Materials provided =>

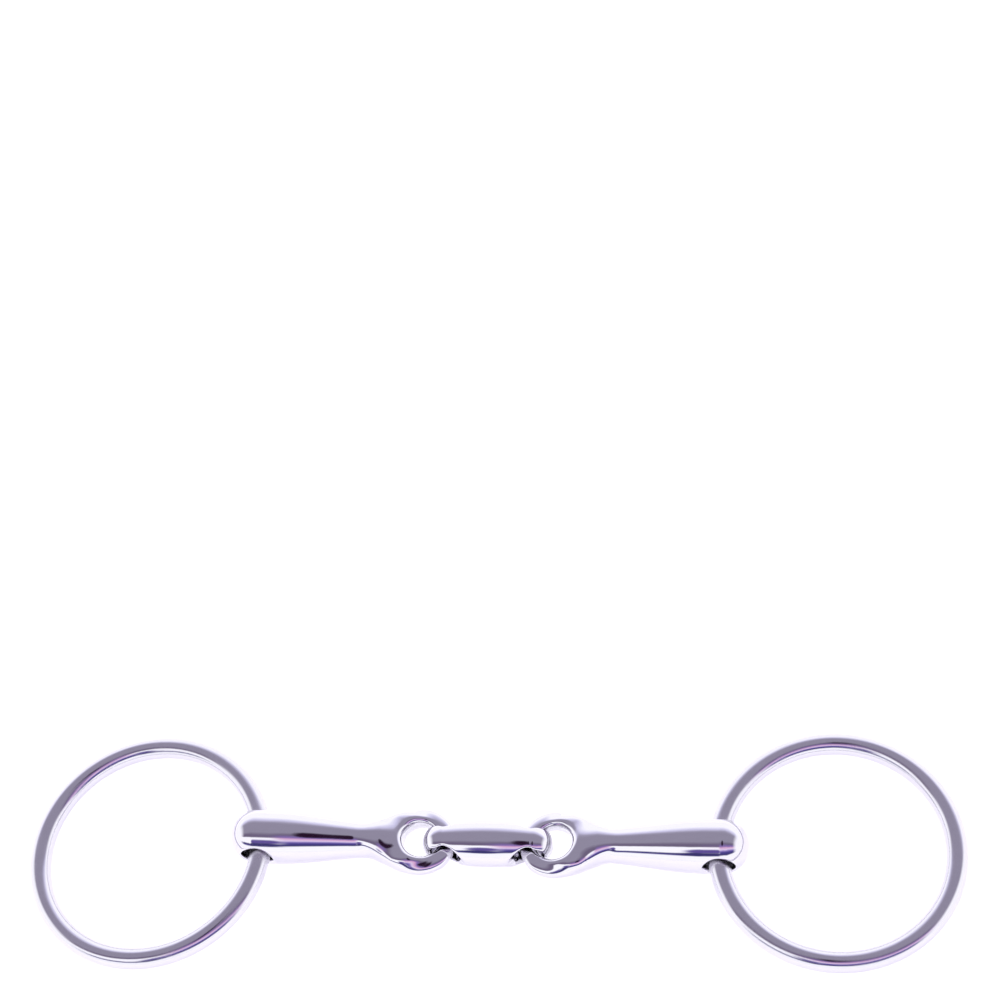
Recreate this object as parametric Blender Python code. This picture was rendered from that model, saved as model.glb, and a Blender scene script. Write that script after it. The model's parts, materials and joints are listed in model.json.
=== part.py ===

--

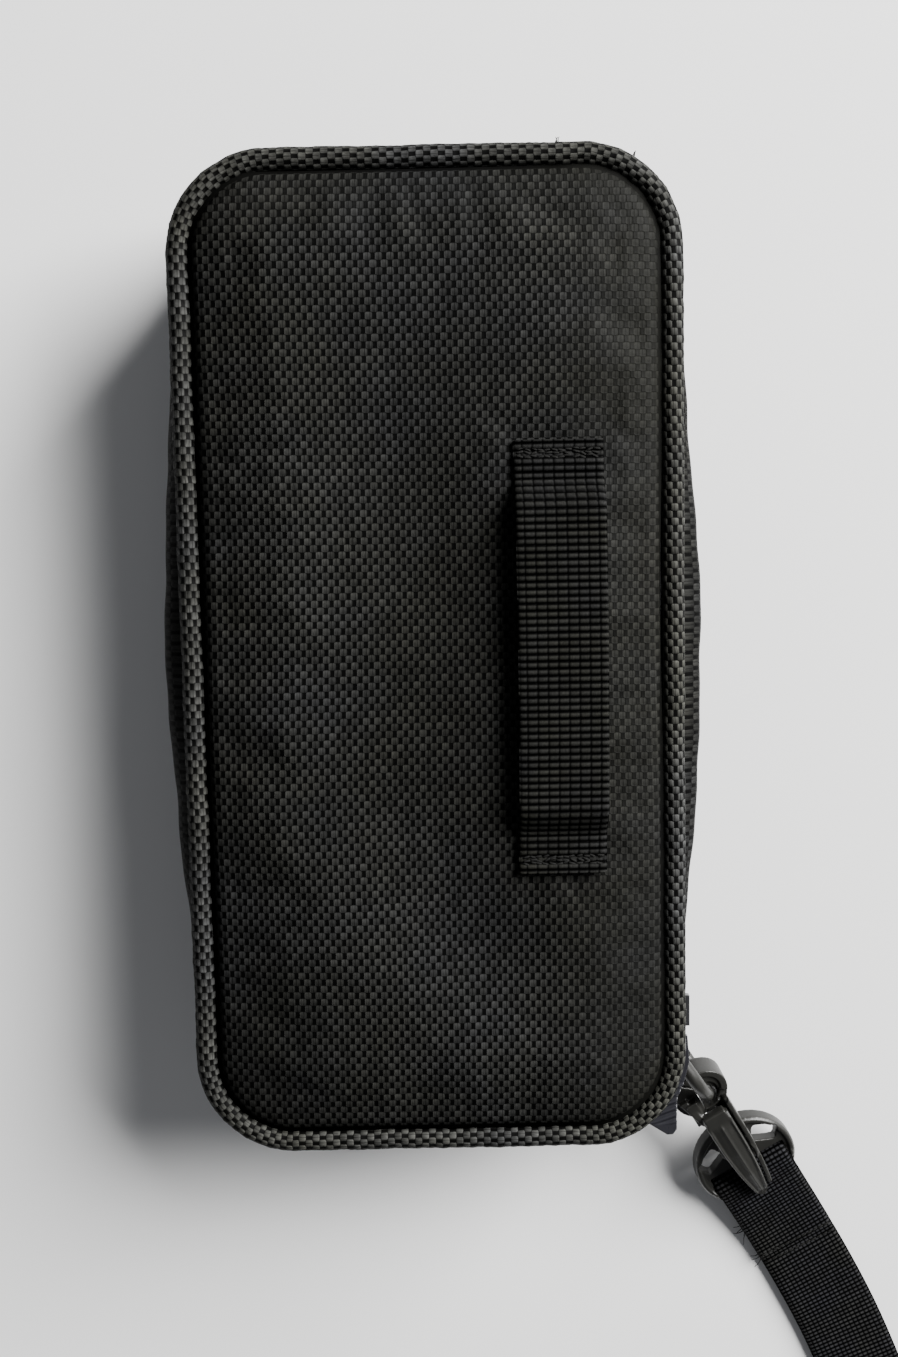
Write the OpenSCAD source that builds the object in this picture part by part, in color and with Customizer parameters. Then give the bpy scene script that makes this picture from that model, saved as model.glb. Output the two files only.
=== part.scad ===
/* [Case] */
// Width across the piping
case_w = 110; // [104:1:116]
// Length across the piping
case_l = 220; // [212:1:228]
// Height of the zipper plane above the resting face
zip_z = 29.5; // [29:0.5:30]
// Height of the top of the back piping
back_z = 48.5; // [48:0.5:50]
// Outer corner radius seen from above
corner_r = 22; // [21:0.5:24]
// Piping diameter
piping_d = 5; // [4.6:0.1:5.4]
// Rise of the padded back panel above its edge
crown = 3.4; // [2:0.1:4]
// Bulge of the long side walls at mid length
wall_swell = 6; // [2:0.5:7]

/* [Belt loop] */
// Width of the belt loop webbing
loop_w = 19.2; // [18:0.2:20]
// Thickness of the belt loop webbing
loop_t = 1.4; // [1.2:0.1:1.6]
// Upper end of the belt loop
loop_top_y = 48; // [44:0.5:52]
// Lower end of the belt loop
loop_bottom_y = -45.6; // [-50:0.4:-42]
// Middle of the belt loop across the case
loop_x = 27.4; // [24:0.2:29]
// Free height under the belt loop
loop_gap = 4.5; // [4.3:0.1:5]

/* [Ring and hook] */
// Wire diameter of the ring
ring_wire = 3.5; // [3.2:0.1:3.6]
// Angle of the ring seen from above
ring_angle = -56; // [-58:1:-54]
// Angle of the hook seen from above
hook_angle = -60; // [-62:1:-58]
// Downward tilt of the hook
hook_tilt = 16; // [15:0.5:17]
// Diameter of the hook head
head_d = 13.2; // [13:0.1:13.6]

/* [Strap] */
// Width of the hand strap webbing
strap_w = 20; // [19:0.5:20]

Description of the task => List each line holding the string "scene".

Reply to the task =>
Recreate this object as parametric Blender Python code. This picture was rendered from that model, saved as model.glb, and a Blender scene script. Write that script after it. The model's parts, materials and joints are listed in model.json.
Write the OpenSCAD source that builds the object in this picture part by part, in color and with Customizer parameters. Then give the bpy scene script that makes this picture from that model, saved as model.glb. Output the two files only.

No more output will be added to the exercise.